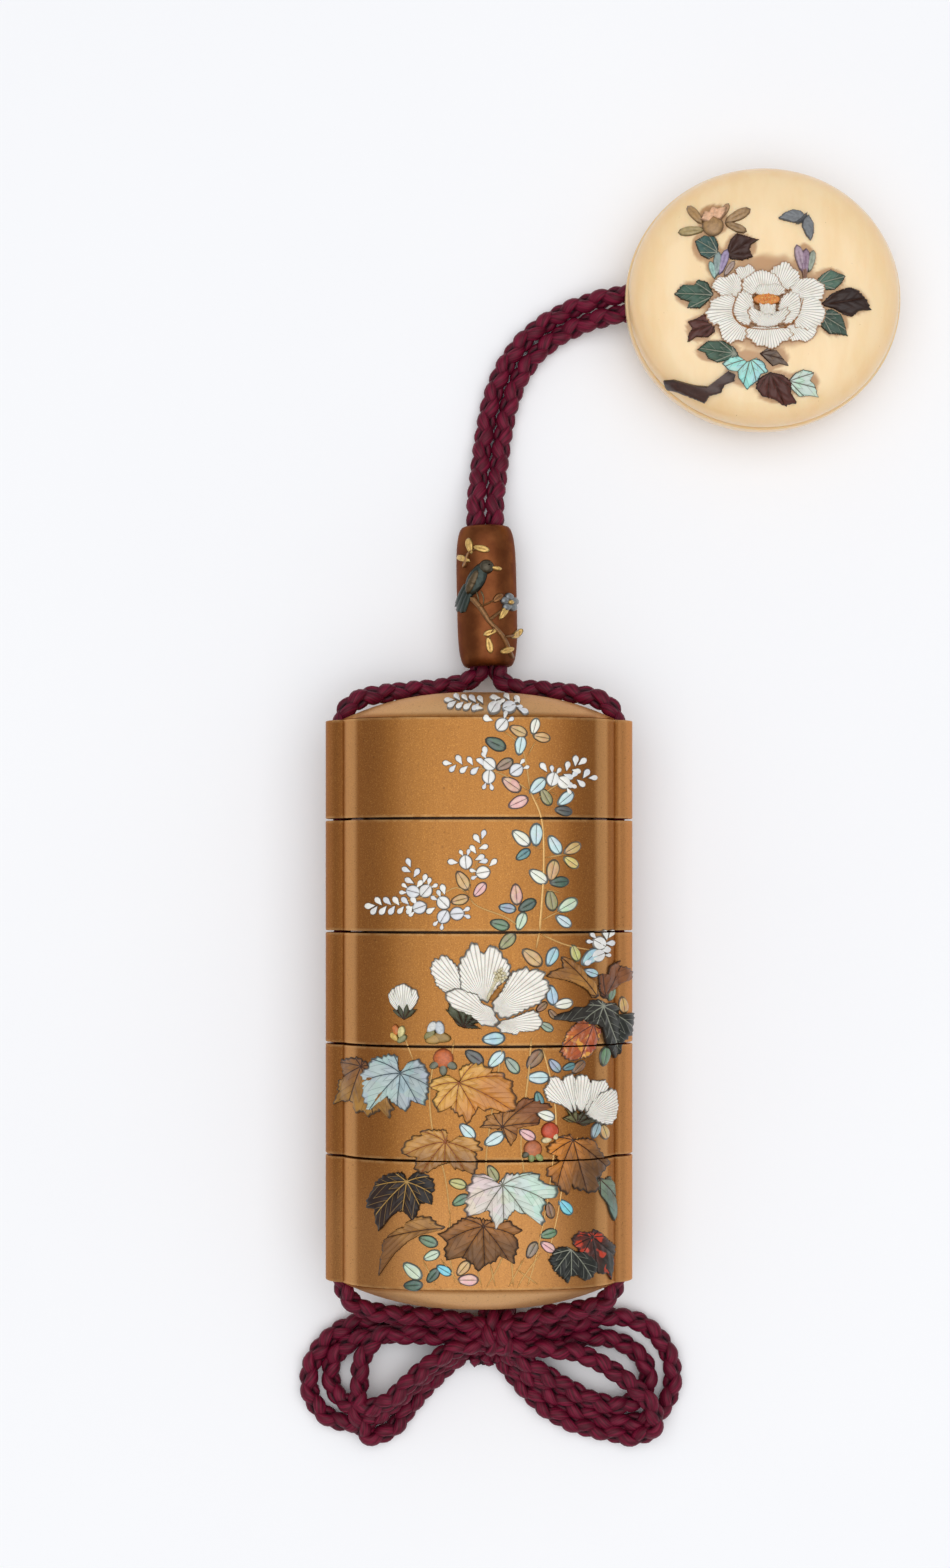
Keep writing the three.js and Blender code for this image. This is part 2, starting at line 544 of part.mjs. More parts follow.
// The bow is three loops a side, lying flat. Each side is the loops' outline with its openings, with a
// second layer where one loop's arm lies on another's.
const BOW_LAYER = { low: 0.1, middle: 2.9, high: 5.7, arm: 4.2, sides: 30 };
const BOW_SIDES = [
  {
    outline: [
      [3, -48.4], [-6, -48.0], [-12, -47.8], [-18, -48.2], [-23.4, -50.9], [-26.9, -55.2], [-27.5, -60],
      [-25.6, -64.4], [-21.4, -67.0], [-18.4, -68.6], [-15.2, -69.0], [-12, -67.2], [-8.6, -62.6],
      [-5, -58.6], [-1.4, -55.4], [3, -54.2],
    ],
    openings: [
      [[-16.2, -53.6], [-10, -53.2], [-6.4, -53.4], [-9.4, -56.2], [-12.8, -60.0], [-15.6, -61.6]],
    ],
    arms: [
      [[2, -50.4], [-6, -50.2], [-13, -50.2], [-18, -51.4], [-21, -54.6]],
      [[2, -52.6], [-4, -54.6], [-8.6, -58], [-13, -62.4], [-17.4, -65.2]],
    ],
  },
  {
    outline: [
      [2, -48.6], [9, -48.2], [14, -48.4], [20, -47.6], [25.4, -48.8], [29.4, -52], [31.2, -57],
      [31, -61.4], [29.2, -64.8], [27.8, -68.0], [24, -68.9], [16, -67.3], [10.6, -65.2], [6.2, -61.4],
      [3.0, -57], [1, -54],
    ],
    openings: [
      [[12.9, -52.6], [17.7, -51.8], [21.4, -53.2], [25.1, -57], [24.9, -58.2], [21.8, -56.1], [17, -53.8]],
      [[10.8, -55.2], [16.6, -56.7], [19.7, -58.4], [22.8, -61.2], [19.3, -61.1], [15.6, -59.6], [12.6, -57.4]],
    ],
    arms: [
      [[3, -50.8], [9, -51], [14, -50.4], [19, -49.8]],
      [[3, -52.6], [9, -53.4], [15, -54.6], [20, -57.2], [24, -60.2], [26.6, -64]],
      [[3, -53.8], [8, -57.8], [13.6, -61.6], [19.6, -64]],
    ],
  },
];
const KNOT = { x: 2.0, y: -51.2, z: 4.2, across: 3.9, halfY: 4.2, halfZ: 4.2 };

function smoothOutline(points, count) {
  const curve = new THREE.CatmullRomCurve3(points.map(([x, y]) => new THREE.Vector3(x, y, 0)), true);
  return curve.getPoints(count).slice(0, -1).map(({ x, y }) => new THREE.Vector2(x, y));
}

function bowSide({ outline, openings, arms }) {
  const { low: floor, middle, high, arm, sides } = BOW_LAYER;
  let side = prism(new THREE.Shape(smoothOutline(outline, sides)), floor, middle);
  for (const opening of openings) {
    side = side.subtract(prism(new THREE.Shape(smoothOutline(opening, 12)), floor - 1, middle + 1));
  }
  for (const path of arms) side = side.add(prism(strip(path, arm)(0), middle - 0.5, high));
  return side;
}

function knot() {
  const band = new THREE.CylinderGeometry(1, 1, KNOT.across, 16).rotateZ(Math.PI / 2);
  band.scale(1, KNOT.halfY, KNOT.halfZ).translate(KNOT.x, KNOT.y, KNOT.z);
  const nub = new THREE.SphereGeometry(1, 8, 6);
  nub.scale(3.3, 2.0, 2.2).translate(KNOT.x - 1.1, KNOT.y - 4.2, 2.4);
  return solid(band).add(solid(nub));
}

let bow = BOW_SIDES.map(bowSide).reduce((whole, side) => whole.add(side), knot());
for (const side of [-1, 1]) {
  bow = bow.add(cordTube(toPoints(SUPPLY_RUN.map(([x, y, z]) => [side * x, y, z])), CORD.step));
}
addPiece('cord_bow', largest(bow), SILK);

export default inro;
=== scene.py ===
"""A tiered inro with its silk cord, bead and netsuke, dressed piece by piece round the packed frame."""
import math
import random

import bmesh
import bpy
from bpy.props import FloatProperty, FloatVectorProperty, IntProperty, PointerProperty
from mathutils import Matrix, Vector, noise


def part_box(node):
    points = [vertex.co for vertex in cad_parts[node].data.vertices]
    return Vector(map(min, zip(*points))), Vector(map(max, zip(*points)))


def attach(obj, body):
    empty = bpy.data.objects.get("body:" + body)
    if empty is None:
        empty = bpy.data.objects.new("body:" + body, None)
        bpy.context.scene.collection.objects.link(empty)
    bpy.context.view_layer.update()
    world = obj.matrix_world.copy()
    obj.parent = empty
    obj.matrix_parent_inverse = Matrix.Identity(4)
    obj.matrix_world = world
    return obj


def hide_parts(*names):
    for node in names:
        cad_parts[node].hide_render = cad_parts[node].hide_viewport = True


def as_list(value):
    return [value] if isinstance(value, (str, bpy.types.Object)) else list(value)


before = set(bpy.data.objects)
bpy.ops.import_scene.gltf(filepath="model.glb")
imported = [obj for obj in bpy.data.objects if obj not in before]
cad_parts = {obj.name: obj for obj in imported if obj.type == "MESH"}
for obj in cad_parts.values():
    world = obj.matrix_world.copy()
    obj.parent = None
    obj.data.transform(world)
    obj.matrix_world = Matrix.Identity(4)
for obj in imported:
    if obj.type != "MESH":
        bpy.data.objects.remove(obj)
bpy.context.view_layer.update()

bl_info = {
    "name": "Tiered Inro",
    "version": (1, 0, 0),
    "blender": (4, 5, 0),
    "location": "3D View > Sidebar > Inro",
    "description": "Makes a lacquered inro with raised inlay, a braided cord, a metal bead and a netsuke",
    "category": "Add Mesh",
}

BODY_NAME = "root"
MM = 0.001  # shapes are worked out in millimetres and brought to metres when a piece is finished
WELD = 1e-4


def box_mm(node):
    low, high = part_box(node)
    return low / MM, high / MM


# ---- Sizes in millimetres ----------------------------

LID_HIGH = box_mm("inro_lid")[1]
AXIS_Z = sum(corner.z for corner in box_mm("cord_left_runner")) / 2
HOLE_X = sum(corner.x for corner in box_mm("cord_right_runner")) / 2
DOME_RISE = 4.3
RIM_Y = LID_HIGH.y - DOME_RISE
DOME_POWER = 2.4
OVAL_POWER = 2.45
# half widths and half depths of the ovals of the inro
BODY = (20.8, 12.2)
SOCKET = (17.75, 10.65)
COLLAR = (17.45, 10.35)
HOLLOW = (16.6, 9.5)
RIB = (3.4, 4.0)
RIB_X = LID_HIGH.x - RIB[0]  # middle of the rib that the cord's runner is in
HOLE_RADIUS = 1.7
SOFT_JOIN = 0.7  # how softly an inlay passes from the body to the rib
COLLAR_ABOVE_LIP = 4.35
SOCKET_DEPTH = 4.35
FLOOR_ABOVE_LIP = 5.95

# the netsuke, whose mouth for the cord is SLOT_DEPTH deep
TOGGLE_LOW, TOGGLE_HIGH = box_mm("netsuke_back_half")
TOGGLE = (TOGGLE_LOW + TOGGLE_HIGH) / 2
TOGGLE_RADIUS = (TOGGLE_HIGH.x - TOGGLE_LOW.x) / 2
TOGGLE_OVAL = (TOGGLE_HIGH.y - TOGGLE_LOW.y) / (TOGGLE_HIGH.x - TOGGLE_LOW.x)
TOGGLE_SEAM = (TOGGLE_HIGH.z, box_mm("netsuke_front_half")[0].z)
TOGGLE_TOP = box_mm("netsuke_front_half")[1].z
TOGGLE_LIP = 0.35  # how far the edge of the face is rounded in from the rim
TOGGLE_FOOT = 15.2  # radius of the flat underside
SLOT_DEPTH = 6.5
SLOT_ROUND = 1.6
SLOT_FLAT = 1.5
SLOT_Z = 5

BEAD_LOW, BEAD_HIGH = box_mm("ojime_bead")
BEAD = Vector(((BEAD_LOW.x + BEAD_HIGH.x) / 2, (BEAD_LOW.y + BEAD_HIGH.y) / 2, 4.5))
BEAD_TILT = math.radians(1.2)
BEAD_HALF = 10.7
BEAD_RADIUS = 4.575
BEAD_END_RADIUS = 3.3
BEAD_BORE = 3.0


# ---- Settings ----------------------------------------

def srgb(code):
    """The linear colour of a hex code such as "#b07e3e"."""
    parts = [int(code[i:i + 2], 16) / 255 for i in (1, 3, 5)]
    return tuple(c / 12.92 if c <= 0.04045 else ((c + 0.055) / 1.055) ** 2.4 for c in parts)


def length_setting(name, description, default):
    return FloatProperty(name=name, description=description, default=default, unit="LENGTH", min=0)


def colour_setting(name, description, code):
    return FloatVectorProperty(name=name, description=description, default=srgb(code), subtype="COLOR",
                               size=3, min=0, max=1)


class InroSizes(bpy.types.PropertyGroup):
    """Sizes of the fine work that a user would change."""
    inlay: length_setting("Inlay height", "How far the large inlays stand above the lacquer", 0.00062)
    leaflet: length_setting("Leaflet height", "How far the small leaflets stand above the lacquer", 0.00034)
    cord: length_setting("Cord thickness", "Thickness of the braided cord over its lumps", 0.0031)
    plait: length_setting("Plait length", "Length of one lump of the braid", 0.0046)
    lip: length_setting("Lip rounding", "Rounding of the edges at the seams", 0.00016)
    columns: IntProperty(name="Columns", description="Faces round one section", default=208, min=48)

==

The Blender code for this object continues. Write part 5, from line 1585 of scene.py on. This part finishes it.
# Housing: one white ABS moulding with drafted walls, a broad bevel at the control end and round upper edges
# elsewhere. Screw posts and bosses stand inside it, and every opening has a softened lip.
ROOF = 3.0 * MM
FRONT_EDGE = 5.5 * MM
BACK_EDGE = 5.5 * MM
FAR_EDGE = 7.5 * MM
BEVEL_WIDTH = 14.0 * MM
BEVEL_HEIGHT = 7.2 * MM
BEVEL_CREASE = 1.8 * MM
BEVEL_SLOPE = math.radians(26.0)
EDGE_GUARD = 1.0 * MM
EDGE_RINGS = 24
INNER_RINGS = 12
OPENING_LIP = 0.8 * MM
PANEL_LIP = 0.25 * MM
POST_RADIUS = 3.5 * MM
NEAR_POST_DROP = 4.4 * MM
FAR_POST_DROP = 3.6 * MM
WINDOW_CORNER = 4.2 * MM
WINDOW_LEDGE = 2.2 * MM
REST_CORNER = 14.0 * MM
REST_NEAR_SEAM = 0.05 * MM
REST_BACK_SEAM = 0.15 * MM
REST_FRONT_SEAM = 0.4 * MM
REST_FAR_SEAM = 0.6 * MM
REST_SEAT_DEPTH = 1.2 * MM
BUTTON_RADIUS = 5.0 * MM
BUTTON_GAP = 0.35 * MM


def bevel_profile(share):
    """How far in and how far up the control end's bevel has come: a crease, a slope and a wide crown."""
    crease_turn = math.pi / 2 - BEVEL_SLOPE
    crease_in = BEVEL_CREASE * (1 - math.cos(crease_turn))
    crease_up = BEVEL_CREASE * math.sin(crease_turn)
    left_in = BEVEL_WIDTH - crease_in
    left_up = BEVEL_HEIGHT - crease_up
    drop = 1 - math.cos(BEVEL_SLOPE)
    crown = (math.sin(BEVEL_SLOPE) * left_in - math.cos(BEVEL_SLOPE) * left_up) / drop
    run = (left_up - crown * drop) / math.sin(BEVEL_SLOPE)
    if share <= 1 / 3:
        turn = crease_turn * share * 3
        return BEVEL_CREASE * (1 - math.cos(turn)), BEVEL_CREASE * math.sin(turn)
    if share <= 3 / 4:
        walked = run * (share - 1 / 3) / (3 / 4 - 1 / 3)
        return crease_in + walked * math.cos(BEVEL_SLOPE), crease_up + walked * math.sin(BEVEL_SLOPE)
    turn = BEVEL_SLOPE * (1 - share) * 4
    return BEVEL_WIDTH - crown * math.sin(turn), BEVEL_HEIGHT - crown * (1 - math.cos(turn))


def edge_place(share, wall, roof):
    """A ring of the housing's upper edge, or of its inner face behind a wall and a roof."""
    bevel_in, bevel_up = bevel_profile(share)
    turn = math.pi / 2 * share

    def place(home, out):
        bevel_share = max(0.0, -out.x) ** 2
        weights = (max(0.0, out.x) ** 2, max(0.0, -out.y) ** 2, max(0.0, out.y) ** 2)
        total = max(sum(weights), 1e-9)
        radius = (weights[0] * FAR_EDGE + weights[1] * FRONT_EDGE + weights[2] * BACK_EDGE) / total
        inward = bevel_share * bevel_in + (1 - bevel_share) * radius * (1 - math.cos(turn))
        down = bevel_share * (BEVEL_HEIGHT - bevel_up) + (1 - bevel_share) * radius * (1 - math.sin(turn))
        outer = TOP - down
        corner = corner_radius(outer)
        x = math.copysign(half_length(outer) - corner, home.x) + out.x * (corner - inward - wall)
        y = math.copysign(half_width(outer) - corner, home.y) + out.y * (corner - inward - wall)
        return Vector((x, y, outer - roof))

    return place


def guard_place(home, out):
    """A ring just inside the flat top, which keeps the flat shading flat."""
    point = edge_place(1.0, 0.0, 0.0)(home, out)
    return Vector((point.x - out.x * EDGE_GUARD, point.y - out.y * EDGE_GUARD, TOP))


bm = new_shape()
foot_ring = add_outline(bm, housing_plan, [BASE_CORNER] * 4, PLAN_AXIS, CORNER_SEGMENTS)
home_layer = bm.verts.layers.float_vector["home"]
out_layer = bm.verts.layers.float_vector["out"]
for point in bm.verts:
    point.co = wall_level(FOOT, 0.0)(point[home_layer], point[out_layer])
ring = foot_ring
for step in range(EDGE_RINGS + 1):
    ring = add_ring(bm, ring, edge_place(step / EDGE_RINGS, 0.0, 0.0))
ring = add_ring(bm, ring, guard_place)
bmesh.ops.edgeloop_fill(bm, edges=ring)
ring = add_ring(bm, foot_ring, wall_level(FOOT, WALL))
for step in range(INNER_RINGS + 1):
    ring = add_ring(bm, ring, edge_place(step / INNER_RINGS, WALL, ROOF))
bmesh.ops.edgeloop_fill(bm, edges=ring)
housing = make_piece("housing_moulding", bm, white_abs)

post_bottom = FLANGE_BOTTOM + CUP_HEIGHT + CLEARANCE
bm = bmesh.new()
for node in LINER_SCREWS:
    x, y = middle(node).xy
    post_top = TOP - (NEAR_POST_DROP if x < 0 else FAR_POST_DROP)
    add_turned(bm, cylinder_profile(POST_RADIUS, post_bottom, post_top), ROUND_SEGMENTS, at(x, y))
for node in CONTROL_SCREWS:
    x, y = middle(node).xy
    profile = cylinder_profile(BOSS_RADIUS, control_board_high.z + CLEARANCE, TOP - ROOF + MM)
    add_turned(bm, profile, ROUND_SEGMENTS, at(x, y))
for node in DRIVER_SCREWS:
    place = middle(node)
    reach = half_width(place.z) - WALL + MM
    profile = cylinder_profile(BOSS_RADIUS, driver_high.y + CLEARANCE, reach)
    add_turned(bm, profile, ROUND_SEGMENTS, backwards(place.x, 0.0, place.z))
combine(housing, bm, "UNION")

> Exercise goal
Copy each line containing the word "objects" from the data.

> Exercise answer
    empty = bpy.data.objects.get("body:" + body)
        empty = bpy.data.objects.new("body:" + body, None)
        bpy.context.scene.collection.objects.link(empty)
before = set(bpy.data.objects)
imported = [obj for obj in bpy.data.objects if obj not in before]
        bpy.data.objects.remove(obj)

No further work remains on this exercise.